OK...we got the bath done after my wife and I silently argue over who is going to actually make sure they are clean. Tonight I won, she bathed the kids, but I am probably going to pay later. Anyway that is a discussion for another time. The kids are clean but wet. I tell my seven year old to get out of the tub, dry off (with the towel), go the pajama drawer, get out her pajamas, put her pajamas on, then go to bed. Specifics are key here. If you forget to spell it out then they simply just won't do a certain step. Most of the time she comes into the room with her hair soaking wet and little wet puddles are showing thru her pajamas. She forget step two and skipped to step five. After everyone is out of the tub is where...Bill Cosby said it best..."LET THE BEATINGS BEGIN". Why is it just so hard to put your comfy pajamas on and go to bed?

Let me describe it for you...the baths are done, specific instructions are issued, the kids and mom and dad are exhausted, we issue the edict that says "ok everyone lets head up to bed". The four year old and two year old immediately go to crying, the seven year old immediately starts jockeying for her favorite book to be read and then starts crying herself after mom and dad says, "we are too tired to read tonight'. Why is it just so dang hard for them to say, "that bath was so comforting father, thank you, I am ready to get in my soft comfortable bed and go to sleep because I am just exhausted". NO...they would rather complain, cry, or pitch a fit to stay up and watch some stupid mind numbing cartoon.

I just do not understand these kids. I guess I am too far gone from childhood to remember the fear of the dark. That absolute feeling of terror to be alone in my bed. I sense that strongly from my seven year old. What can you do with this tough? I spend many minutes discussing with her that there is just no such things as monsters, at least the kind she is afraid of. I don't have any idea why the four and two year old children just burst into tears...seriously...what is that all about. I am a lost ball in high weeds over this. Peace...I am searching for peace with my family. I love them so much and have no reason not to enjoy them.

How is a thing valuable? Something is usually valuable because of the effort, either in time or money, that is invested in it. There is nothing more expensive in time or money as is a child. Now I am not saying this is the only thing that makes a child valuable. They are priceless. I am simply saying that common sense would dictate that parents would at least seek to enjoy something we put as much effort in as a child. I struggle to enjoy my children. Like I said I will love them to my death but am I enjoying them? I have to force myself to seek out those times, usually when I am alone with just one child, to truly see what God intended for me to see in my kids. I don't know exactly what I see at those special times but I know that I see the love I have for them reflected in their eyes for me. I don't want the Waltons here I just want to be able to think of my children not as a burden but as the gift that they were and are intended to be.
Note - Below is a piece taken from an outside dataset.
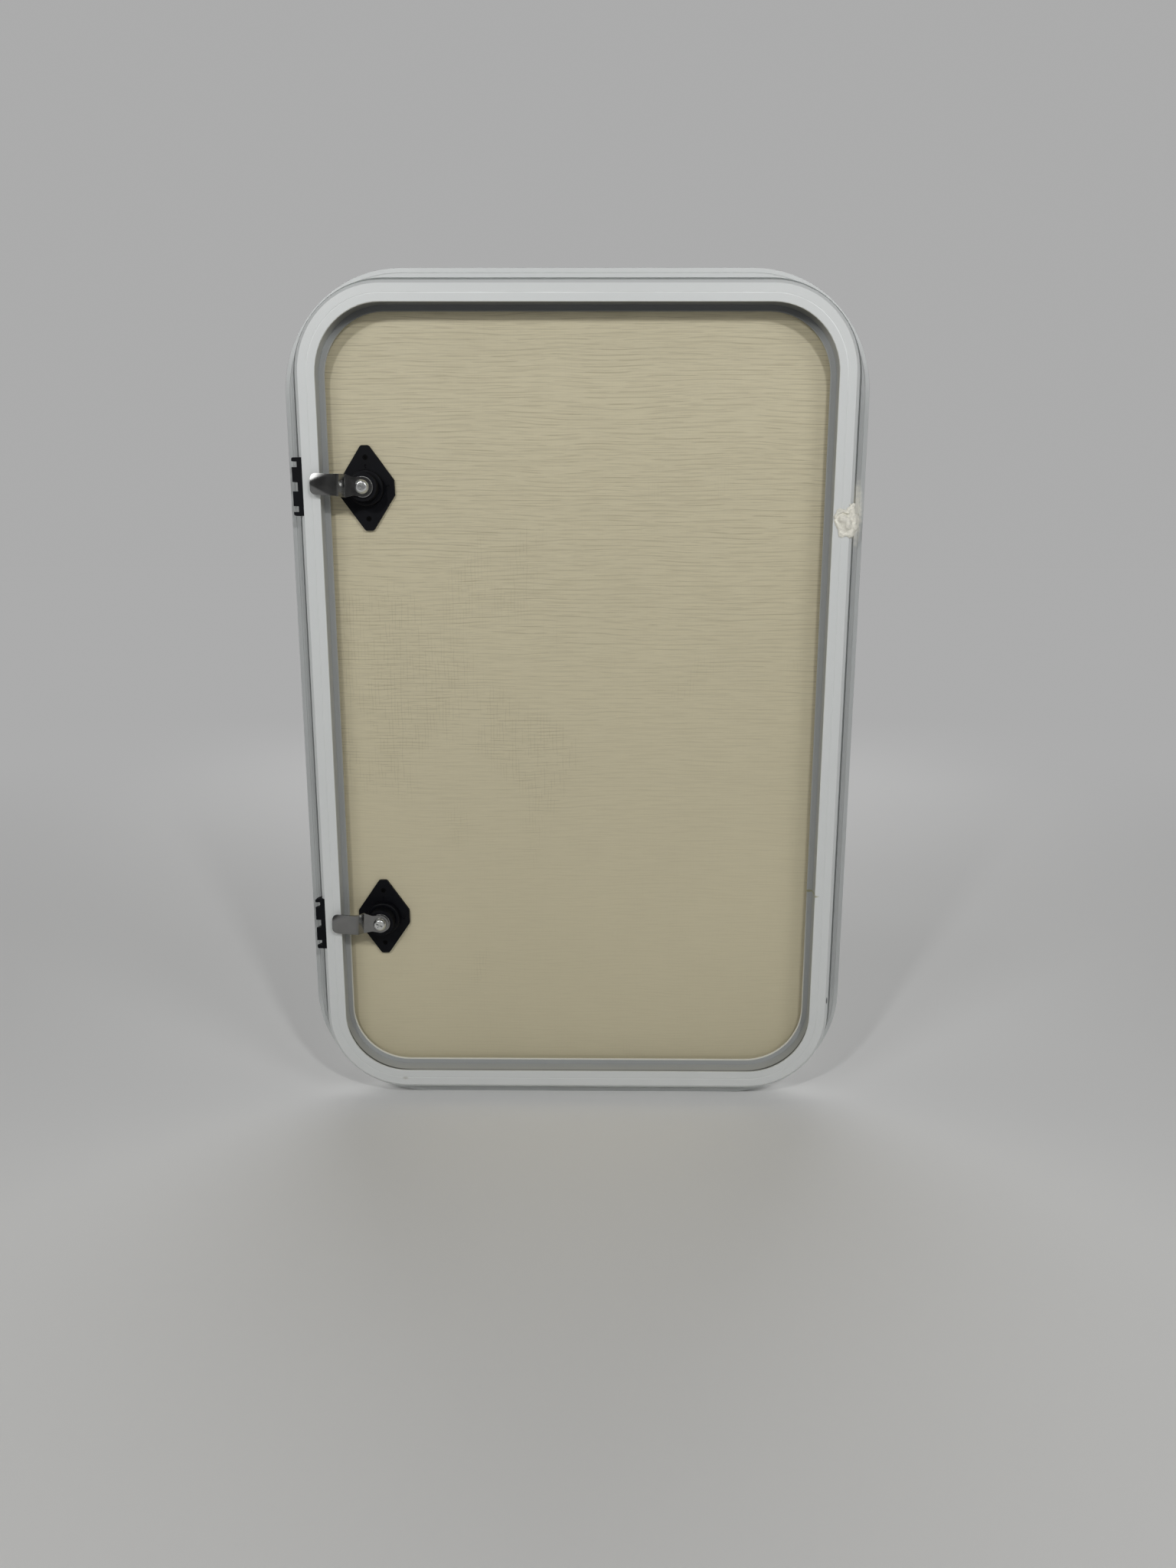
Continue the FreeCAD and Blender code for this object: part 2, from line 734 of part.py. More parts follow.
def clip_teeth(length):
    """Each tooth's lowest and highest point, and the sign of the end that it rounds off."""
    small_end = length / 2 - clip_small_tooth
    wide_end = small_end - clip_side_gap
    wide_start = wide_end - clip_wide_tooth
    return [(small_end, length / 2, 1), (wide_start, wide_end, 0),
            (-wide_end, -wide_start, 0), (-length / 2, -small_end, -1)]


def rounded_end(tip, root, z, sign, length):
    """Outline, in X and Z, that rounds the outer corner of an end tooth."""
    corner = z + sign * length / 2
    inner = root + cut_margin
    return [(tip, corner, clip_tooth_round), (inner, corner, 0), (inner, z, 0), (tip, z, 0)]


def sealant_blob(x, z, radius, proud, depth):
    """Low dome on the frame's face, which goes on down past its outer edge as a tapering drop."""
    face = -ring_depth
    ball_radius = (radius ** 2 + proud ** 2) / (2 * proud)
    ball = Part.makeSphere(ball_radius, point(x, face - proud + ball_radius, z))
    dome = ball.common(rod_y(radius, face - proud - cut_margin, face, x, z))
    drop = Part.makeCone(radius, sealant_taper * radius, depth, point(x, face, z), OUTWARDS)
    return dome.fuse(drop)


def sealant_lump():
    """Uneven lump across the frame's face, over its bevel and down its wall."""
    outer = half_width + ring_reach
    middle = outer - sealant_radius + sealant_middle - sealant_blob_radius / 2
    blob = (sealant_blob_radius, sealant_blob_proud)
    rise, edge = sealant_radius, outer - sealant_proud / 2
    blobs = [
        (middle, 0, sealant_radius, sealant_proud, sealant_depth),
        (middle - blob[0], rise - blob[1], *blob, sealant_depth / 2),
        (middle + blob[0], rise, *blob, sealant_depth),
        (middle - blob[1], -rise, *blob, sealant_depth / 2),
        (edge - blob[1], -rise, *blob, sealant_depth),
        (edge, blob[0], *blob, sealant_depth),
        (edge, -blob[0], *blob, sealant_depth),
        (edge, rise + blob[0], blob[0] / 2, blob[1], sealant_depth / 2),
    ]
    solids = [sealant_blob(x, sealant_height + z, *rest) for x, z, *rest in blobs]
    lump = solids[0].fuse(solids[1:])
    frame_bulk = bent_ring(sharp((-lip_reach, -ring_depth), (face_width, -ring_depth),
                                 (ring_reach, edge_bevel - ring_depth), (ring_reach, plate_thickness),
                                 (-lip_reach, plate_thickness)))
    return lump.cut(frame_bulk).removeSplitter()


def build_nodes():
    """Every separate piece of the hatch, by the name of its node."""
    frame_holes = hinge_screw_holes(1)
    door_holes = hinge_screw_holes(-1)
    nodes = {
        "outer_frame": frame().cut(frame_holes),
        "door_edge_profile": door_edge_profile().cut(door_holes),
        "door_lining": door_lining(),
        "door_core": door_core().cut(door_holes),
        "door_skin": door_skin().cut(door_holes),
        "door_seal": door_seal(),
        "hinge_frame_screws": hinge_screws(1),
        "hinge_door_screws": hinge_screws(-1),
        "lock_plate_screws": lock_plate_screws(),
        "sealant_lump": sealant_lump(),
    }
    for name, height in lock_heights().items():
        nodes[f"{name}_lock_housing"] = lock_housing(height)
        nodes[f"{name}_lock_plate"] = lock_plate(height)
        nodes[f"{name}_lock_barrel"] = lock_barrel(height)
        nodes[f"{name}_lock_cam"] = lock_cam(height)
        nodes[f"{name}_cam_screw"] = cam_screw(height)
        nodes[f"{name}_toothed_clip"] = toothed_clip(height)
    for name, height in {"upper": hinge_height, "lower": -hinge_height}.items():
        nodes[f"{name}_hinge_frame_leaf"] = hinge_leaf(height, 1, frame_leaf_width(), 0, pin_radius + pin_fit)
        nodes[f"{name}_hinge_door_leaf"] = hinge_leaf(height, -1, door_leaf_width, 1, pin_radius + pin_fit)
        nodes[f"{name}_hinge_pin"] = hinge_pin(height)
    return nodes


def write_nodes(nodes):
    os.makedirs("parts", exist_ok=True)
    for name, shape in nodes.items():
        if not shape.isValid():
            raise ValueError(f"{name} is not a valid shape")
        shape.exportStep(f"parts/{name}.step")
        print(f"{name:26s} solids {len(shape.Solids)}  volume {shape.Volume / 1000:9.3f} cm3")


write_nodes(build_nodes())
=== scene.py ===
import json
import math

import bpy
from bpy.props import FloatProperty, FloatVectorProperty, PointerProperty
from mathutils import Euler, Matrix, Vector

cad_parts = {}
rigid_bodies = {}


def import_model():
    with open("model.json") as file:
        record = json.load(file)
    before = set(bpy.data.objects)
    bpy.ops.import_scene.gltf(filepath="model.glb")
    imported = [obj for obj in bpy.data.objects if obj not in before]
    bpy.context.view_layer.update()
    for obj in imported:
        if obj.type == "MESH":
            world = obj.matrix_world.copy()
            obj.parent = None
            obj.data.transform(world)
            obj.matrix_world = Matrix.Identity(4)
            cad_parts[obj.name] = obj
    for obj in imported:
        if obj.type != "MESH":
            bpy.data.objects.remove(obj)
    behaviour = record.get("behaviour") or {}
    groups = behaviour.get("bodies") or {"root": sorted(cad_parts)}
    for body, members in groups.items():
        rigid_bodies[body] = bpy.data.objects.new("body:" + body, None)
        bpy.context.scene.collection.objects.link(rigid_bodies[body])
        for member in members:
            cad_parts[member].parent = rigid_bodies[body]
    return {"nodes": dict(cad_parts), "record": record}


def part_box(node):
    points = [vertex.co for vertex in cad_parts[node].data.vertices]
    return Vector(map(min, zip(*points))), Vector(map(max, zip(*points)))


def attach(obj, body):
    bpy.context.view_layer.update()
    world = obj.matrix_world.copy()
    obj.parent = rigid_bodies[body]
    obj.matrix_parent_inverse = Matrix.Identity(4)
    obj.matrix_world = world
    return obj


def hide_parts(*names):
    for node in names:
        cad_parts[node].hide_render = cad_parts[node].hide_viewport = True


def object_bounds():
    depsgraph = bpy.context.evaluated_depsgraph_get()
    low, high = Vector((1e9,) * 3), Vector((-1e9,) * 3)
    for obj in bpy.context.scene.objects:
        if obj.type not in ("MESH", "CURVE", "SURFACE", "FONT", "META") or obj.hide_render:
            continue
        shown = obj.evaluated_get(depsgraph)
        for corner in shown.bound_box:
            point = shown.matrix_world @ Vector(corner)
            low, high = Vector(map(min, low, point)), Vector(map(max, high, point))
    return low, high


bl_info = {
    "name": "Caravan service hatch",
    "version": (1, 0, 0),
    "blender": (4, 5, 0),
    "location": "3D View > Sidebar > Hatch",
    "description": "Finishes a caravan service hatch: painted frame, lined door, cam locks, hinges and "
                   "marks of use",
    "category": "Object",
}

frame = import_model()
cad_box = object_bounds()

MM = 0.001
SIDES = ("upper", "lower")


def colour(name, description, value):
    """A colour that can be changed in the sidebar."""
    return FloatVectorProperty(name=name, description=description, default=value, subtype="COLOR",
                               size=3, min=0.0, max=1.0)


def length(name, description, value):
    """A length that can be changed in the sidebar."""
    return FloatProperty(name=name, description=description, default=value, unit="LENGTH", min=0.0)


class HatchColours(bpy.types.PropertyGroup):
    """Colours of the hatch's finishes."""
    paint: colour("Frame paint", "White powder coat of the frame", (0.735, 0.755, 0.748))
    skin: colour("Door skin", "White lacquer of the door's outer sheet", (0.78, 0.78, 0.76))
    lining: colour("Lining", "Ground of the door's inside lining", (0.66, 0.60, 0.42))
    thread: colour("Lining thread", "Dark threads of the woven print", (0.36, 0.31, 0.20))
    plastic: colour("Plastic", "Black moulded plastic", (0.0030, 0.0033, 0.0048))
    zinc: colour("Zinc", "Zinc plated steel of the cams", (0.25, 0.25, 0.245))
    screw: colour("Bright screw", "Plated screws", (0.74, 0.75, 0.74))
    cast: colour("Die cast", "Die cast lock barrels", (0.55, 0.55, 0.54))
    hinge: colour("Hinge steel", "Satin steel of the hinges", (0.66, 0.66, 0.65))
    dark_screw: colour("Dark screw", "Blackened screws of the lock plates", (0.006, 0.006, 0.006))
    sealant: colour("Sealant", "Hardened sealant", (0.95, 0.925, 0.82))
    foam: colour("Foam", "Foam core of the door", (0.70, 0.74, 0.72))
    rubber: colour("Rubber", "Door seal", (0.020, 0.020, 0.021))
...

Wednesday, February 13, 2008

The Late Nights

Finally...just sitting here after the long day. Just finished chasing the kids thru the bath routine. The nightly fire drill where we try and corral three kids, who would rather be doing anything other than getting a bath, into getting into the bath. I am done with the threats of spankings and looking forward to getting the last book read and the last prayer said for the night.

Any one else struggle with this late night time? Demons reside in my easy chair. I call it the evil chair. Its just so comfortable that I don't want to get up but not so comfortable that others realize my enjoyment and leave me alone. I am not saying that I don't love the attention of my kids but... dang...just five minuets of flipping channels would be nice.

I think the toilet seat in my bathroom has a button underneath that rings an alarm in my wife's or children's head. The alarm compels them to yell, DAD, WHERE ARE YOU. Just five minuets, maybe ten is all I am asking.